At trial, Murray did not testify in his own behalf, but during cross-examination of witnesses for the prosecution, Murray's attorney raised questions that were designed to support the inference that Perez and possibly Mark Lee, the leader of another drug gang, were responsible for the murders of Rosa and Allen. Because these questions were also designed to support the inference that Murray was not responsible for these murders, they were also contrary to the statements Murray made under the proffer agreement. Accordingly, the trial court found that, pursuant to the terms of the proffer agreement, the prosecution could present Murray's admissions as substantive evidence of his guilt during its case-in-chief.
On appeal, Murray claimed that the prosecution improperly introduced his admissions, which led the Third Circuit, inter alia, to consider whether the waiver contained in the proffer agreement was enforceable. The Third Circuit began by recognizing that Murray's admission would ordinarily be inadmissible under Federal Rule of Evidence 410, which states in relevant part that:
"Except as otherwise provided in this rule, evidence of the following is not, in any civil or criminal proceeding, admissible against the defendant who made the plea or was a participant in the plea discussions:
(1) a plea of guilty which was later withdrawn;
(2) a plea of nolo contendere;
(3) any statement made in the course of any proceedings under Rule 11 of the Federal Rules of Criminal Procedure or comparable state procedure regarding either of the foregoing pleas; or
(4) any statement made in the course of plea discussions with an attorney for the prosecuting authority which do not result in a plea of guilty or which result in a plea of guilty later withdrawn."
But, the Third Circuit noted that in its landmark ruling in United States v. Mezzanatto, 513 U.S. 196, 210 (1995), the Supreme Court concluded that a criminal defendant can waive the protections of Federal Rule of Evidence 410 pursuant to a proffer agreement (a/k/a a "queen for a day" agreement) as long as there is no "affirmative indication that the agreement [to waive] was entered into unknowingly or involuntarily." Importantly, however, the Third Circuit also recognized that "the Mezzanatto Court only considered the enforceability of proffer waivers for impeachment purposes, and five justices expressed doubt as to whether a waiver could be used to admit the defendant's statement in the Government's case-in-chief."
Indeed, in their concurring opinion, Justices Ginsburg, O'Connor, and Breyer found that:
"The Court holds that a waiver allowing the Government to impeach with statements made during plea negotiations is compatible with Congress' intent to promote plea bargaining. It may be, however, that a waiver to use such statements in the case in chief would more severely undermine a defendant's incentive to negotiate, and thereby inhibit plea bargaining. As the Government has not sought such a waiver, we do not here explore this question."

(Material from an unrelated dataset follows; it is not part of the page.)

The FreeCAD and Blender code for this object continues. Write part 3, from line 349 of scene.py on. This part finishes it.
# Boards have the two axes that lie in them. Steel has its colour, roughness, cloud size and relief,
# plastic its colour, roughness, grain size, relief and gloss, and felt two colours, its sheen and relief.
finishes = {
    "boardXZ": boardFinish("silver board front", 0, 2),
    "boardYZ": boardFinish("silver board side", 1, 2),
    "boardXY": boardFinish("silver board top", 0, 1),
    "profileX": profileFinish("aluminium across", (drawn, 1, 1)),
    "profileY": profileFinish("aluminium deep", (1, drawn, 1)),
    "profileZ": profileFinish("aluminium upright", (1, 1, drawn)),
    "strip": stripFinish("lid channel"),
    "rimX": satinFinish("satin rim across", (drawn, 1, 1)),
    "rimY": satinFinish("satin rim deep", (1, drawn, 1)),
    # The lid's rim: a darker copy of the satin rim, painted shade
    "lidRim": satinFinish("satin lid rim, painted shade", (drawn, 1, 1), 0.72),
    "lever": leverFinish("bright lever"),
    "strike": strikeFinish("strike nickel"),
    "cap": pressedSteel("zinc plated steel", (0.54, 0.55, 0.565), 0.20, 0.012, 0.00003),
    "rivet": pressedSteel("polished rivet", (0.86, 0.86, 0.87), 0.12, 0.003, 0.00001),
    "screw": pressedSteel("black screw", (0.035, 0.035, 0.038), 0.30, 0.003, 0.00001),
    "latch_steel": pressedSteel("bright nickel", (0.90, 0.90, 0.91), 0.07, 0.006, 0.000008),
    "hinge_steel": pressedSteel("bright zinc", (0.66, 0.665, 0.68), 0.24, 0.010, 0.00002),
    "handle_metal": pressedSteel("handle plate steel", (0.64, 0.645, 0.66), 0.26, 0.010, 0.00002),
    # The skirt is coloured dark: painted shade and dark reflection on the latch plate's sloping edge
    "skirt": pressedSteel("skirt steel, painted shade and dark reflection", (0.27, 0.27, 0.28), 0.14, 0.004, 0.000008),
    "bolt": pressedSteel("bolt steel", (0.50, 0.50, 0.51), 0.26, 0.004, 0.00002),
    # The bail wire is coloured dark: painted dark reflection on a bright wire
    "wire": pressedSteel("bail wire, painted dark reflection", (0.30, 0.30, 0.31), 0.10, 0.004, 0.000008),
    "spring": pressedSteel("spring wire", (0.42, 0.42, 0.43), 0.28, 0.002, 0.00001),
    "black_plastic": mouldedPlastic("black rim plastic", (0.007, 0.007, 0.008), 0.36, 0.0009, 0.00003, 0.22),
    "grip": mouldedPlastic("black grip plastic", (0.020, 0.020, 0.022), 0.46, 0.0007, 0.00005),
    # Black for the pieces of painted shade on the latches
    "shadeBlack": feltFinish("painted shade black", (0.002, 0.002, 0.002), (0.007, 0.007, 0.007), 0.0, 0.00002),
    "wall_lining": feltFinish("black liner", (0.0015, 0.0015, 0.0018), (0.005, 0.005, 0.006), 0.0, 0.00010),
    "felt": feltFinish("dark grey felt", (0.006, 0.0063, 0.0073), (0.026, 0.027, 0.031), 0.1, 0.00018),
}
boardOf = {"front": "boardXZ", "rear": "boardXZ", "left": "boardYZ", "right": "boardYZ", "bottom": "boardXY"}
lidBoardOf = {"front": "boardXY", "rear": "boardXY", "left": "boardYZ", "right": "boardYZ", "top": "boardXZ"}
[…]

Meanwhile, in their prophetic dissenting opinions, Justices Souter and Stevens argued that:
"The second consequence likely to emerge from today's decision is the practical certainty that the waiver demanded will in time come to function as a waiver of trial itself. It is true that many (if not all) of the waiver forms now employed go only to admissibility for impeachment. But although the erosion of the Rules has begun with this trickle, the majority's reasoning will provide no principled limit to it. The Rules draw no distinction between use of a statement for impeachment and use in the Government's case in chief. If objection can be waived for impeachment use, it can be waived for use as affirmative evidence, and if the Government can effectively demand waiver in the former instance, there is no reason to believe it will not do so just as successfully in the latter. When it does, there is nothing this Court will legitimately be able to do about it. The Court is construing a congressional Rule on the theory that Congress meant to permit its waiver. Once that point is passed, as it is today, there is no legitimate limit on admissibility of a defendant's plea negotiation statements beyond what the Constitution may independently impose or the traffic may bear."

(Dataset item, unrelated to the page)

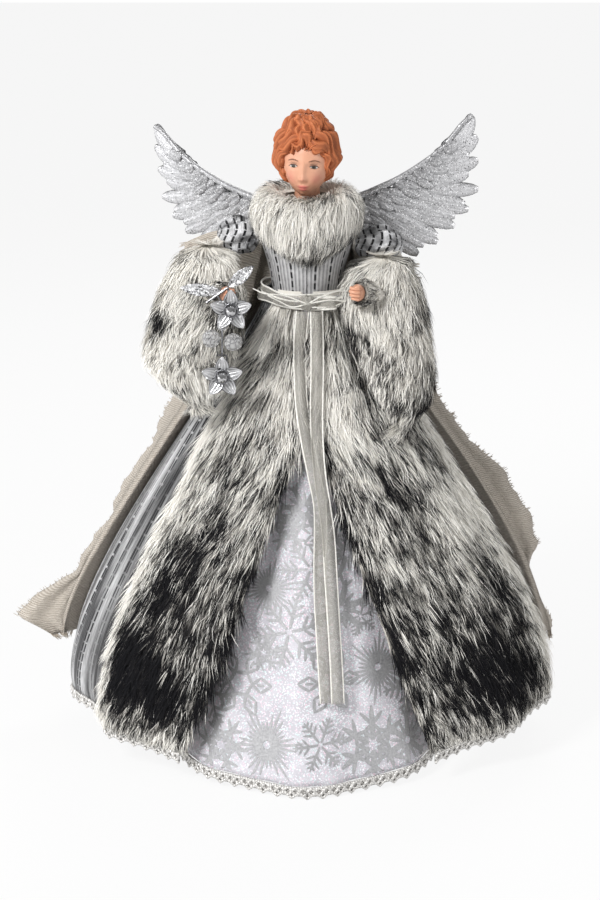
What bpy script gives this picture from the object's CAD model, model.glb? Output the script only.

And indeed, this is exactly what happened, with the Third Circuit recognizing that several other circuit courts had enforced proffer agreements under which criminal defendants authorized the admission of their incriminatory statements as substantive evidence during the prosecution's case-in-chief. And the Third Circuit decided to join these courts and thus affirmed the trial court's decision to allow the prosecution to introduce evidence of Murray's incriminatory statements as substantive evidence during its case-in-chief.
All of this leads me to think that it is time for the Supreme Court to grant cert in one of these cases. As noted, Mezzanatto did not answer the question of whether a criminal defendant's incriminatory statements can be used as substantive evidence based upon a proffer agreement, and five justices expressed doubt on the issue. This being the case, there seems to me to be a decent chance that the Supreme Court would find this practice unconstitutional, and it certainly seems to be an issue of such importance that the Court should resolve it.